Charge and spin state of dilute Fe in NaCl and LiF

There is an apparent mismatch between electron paramagnetic resonance and Mössbauer spectroscopy results on the charge and spin states of dilute Fe impurities in NaCl; Mössbauer spectroscopy data have been interpreted in terms of high-spin Fe$^{2+}$, while electron paramagnetic resonance studies suggest low-spin Fe$^{1+}$. In the present study, the charge and spin states of dilute substitutional Fe impurities in NaCl and LiF have been investigated with $^{57}$Mn → $^{57}$Fe emission Mössbauer spectroscopy. A scheme is proposed which takes into account the effects of nearest-neighbor distances and electronegativity difference of the host atoms on the Mössbauer isomer shift and allows for the unequivocal differentiation between high-spin Fe$^{2+}$ and high/low-spin Fe$^{1+}$ in Mössbauer spectroscopy.
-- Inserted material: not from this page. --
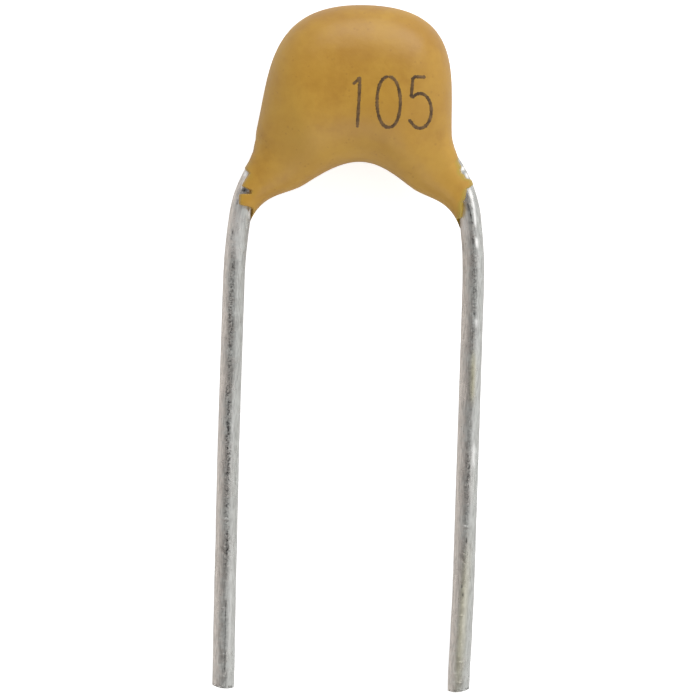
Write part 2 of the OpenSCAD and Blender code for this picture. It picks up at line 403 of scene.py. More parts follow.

From these considerations, the Mössbauer results are found to be consistent with dilute Fe impurities in NaCl and LiF in a low-spin Fe$^{1+}$ state. These conclusions are supported by theoretical calculations of isomer shifts and formation energies based on the density-functional theory. The experimental results furthermore suggest that charge compensation of dilute Mn$^{2+}$ dopants in NaCl and LiF is achieved by Na vacancies and F$^-$ interstitials, respectively.